Records with modeling code:
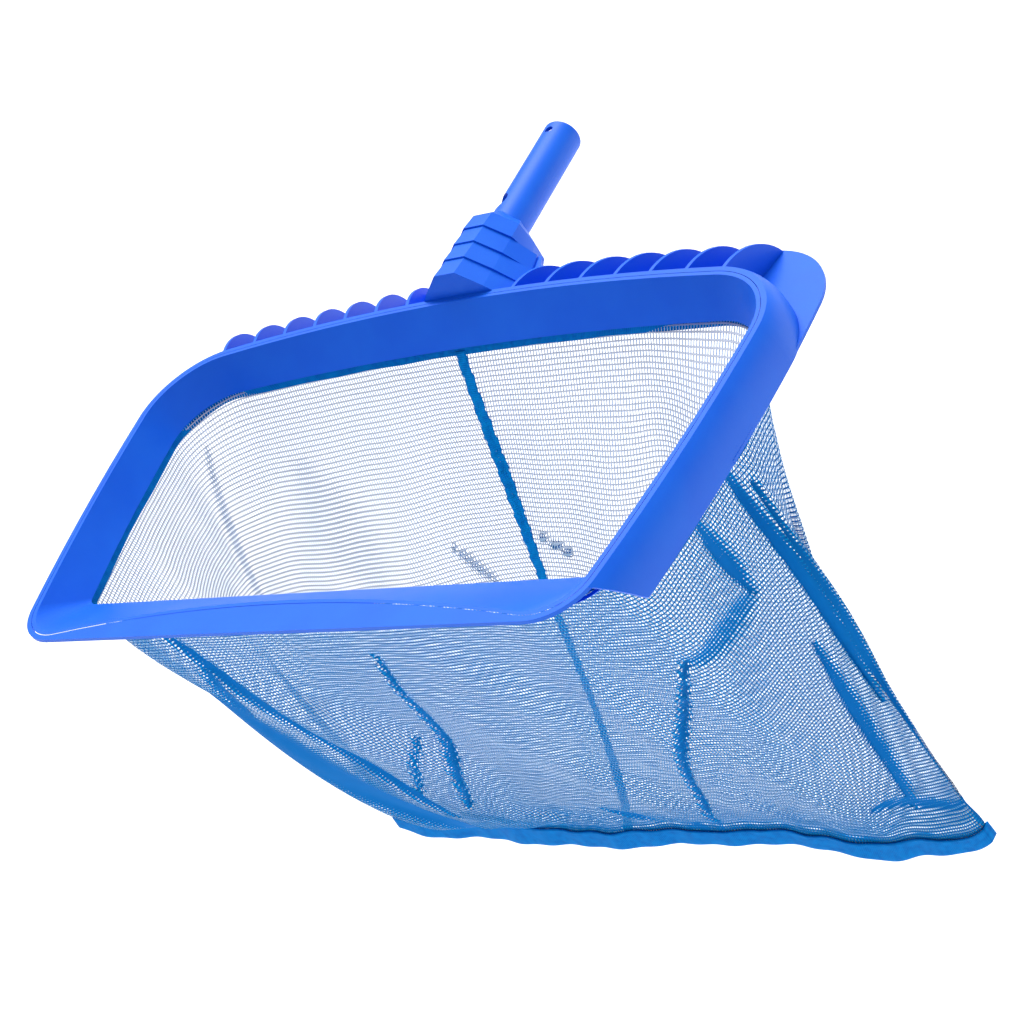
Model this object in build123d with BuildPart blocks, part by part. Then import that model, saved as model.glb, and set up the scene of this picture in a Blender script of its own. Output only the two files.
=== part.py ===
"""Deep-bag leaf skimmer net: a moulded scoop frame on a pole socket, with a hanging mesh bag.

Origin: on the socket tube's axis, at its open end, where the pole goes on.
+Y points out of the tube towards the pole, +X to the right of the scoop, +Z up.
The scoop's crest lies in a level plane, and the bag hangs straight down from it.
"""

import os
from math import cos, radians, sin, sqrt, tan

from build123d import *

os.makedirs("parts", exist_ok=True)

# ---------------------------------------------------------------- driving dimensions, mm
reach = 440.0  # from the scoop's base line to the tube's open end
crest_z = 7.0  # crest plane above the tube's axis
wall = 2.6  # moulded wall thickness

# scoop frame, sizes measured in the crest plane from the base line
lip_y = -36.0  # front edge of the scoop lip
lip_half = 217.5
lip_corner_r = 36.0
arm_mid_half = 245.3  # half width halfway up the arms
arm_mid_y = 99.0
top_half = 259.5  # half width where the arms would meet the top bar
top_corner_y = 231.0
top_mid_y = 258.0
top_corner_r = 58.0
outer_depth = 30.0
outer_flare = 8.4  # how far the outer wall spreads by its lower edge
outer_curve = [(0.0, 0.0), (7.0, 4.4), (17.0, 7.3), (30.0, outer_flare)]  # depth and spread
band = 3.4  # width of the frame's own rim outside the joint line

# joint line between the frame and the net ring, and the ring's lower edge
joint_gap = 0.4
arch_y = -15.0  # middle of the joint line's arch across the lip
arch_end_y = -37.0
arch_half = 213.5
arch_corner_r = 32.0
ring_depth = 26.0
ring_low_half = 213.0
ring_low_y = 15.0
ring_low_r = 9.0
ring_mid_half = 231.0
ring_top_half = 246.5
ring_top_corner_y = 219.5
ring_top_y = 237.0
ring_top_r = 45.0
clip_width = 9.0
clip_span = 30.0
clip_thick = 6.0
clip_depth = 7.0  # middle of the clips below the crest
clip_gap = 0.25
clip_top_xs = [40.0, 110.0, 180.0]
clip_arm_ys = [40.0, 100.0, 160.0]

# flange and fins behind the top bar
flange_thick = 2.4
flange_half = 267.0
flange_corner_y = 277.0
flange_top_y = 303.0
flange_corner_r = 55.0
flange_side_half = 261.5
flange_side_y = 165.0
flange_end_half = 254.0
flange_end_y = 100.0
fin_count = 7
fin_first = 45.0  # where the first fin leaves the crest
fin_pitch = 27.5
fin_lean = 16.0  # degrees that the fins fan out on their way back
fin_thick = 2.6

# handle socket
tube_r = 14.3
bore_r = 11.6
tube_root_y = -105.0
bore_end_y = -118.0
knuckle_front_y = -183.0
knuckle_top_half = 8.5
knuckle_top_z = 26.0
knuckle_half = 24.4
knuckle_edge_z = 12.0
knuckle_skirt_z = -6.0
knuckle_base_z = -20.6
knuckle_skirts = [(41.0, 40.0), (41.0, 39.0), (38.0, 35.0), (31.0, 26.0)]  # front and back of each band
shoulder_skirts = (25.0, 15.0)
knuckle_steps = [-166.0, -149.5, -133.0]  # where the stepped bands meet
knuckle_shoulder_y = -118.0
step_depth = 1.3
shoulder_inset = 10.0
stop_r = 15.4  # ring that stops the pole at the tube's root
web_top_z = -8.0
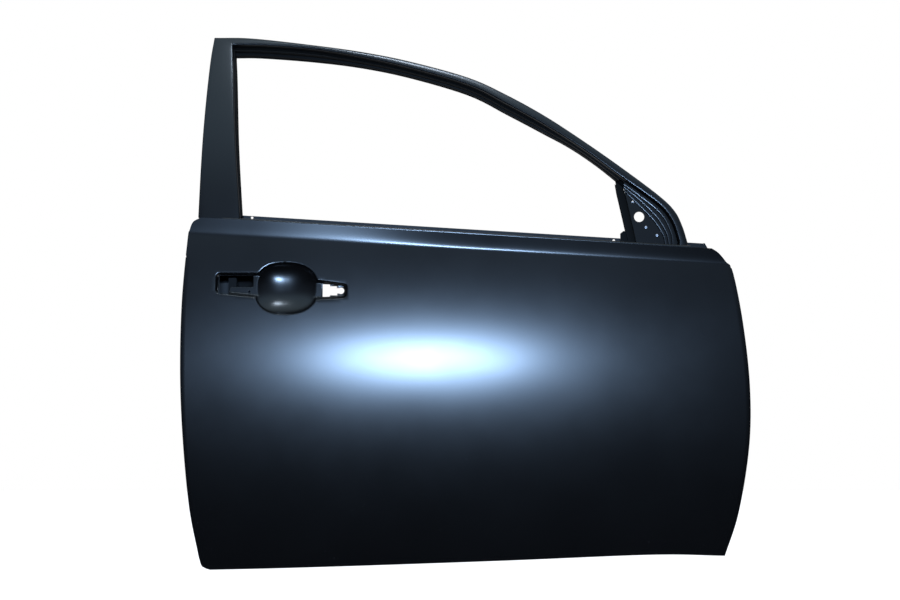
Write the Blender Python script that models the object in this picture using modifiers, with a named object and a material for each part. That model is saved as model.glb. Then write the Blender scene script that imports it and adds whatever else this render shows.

** TASK REQUIREMENTS **
Repeat, exactly and only, the lines from the beginning of the material through the line that contains "outside the joint line".

** SOLUTION TO THE PROBLEM **
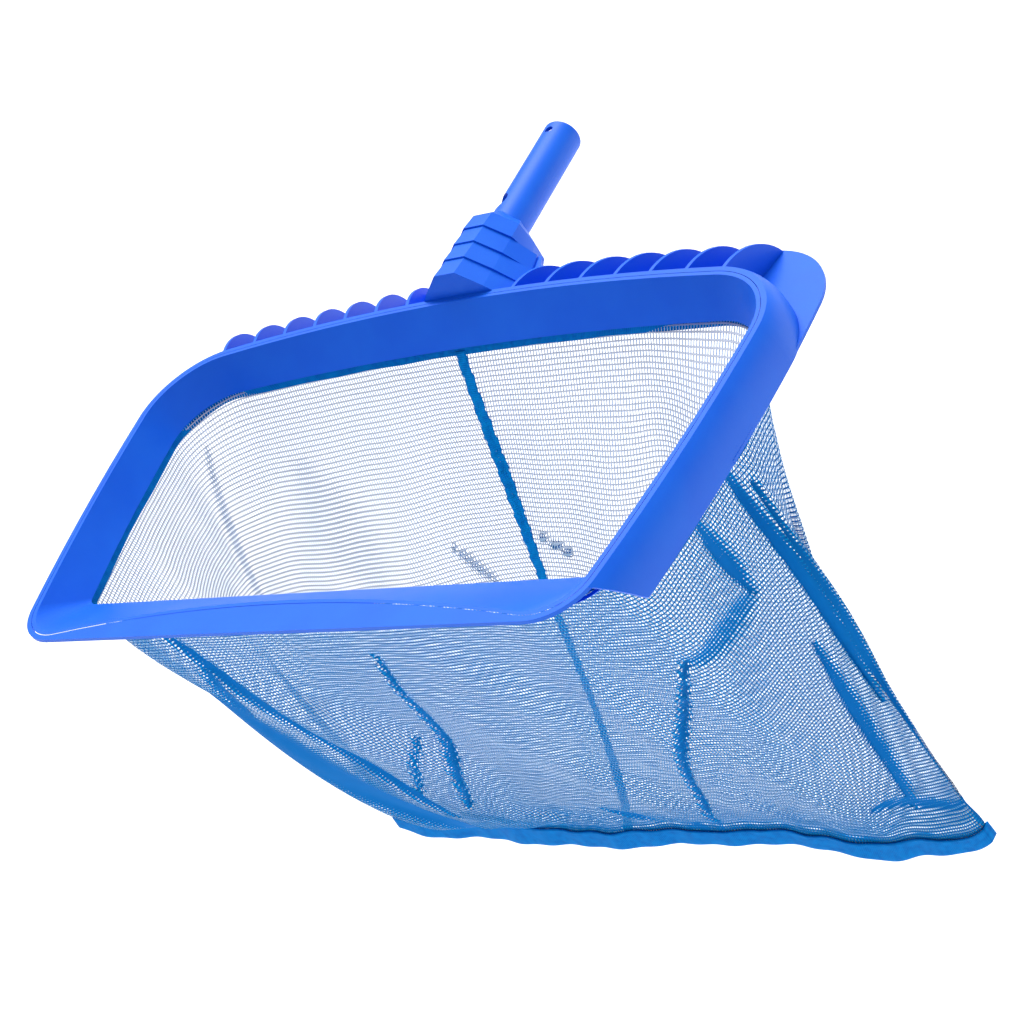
Model this object in build123d with BuildPart blocks, part by part. Then import that model, saved as model.glb, and set up the scene of this picture in a Blender script of its own. Output only the two files.
=== part.py ===
"""Deep-bag leaf skimmer net: a moulded scoop frame on a pole socket, with a hanging mesh bag.

Origin: on the socket tube's axis, at its open end, where the pole goes on.
+Y points out of the tube towards the pole, +X to the right of the scoop, +Z up.
The scoop's crest lies in a level plane, and the bag hangs straight down from it.
"""

import os
from math import cos, radians, sin, sqrt, tan

from build123d import *

os.makedirs("parts", exist_ok=True)

# ---------------------------------------------------------------- driving dimensions, mm
reach = 440.0  # from the scoop's base line to the tube's open end
crest_z = 7.0  # crest plane above the tube's axis
wall = 2.6  # moulded wall thickness

# scoop frame, sizes measured in the crest plane from the base line
lip_y = -36.0  # front edge of the scoop lip
lip_half = 217.5
lip_corner_r = 36.0
arm_mid_half = 245.3  # half width halfway up the arms
arm_mid_y = 99.0
top_half = 259.5  # half width where the arms would meet the top bar
top_corner_y = 231.0
top_mid_y = 258.0
top_corner_r = 58.0
outer_depth = 30.0
outer_flare = 8.4  # how far the outer wall spreads by its lower edge
outer_curve = [(0.0, 0.0), (7.0, 4.4), (17.0, 7.3), (30.0, outer_flare)]  # depth and spread
band = 3.4  # width of the frame's own rim outside the joint line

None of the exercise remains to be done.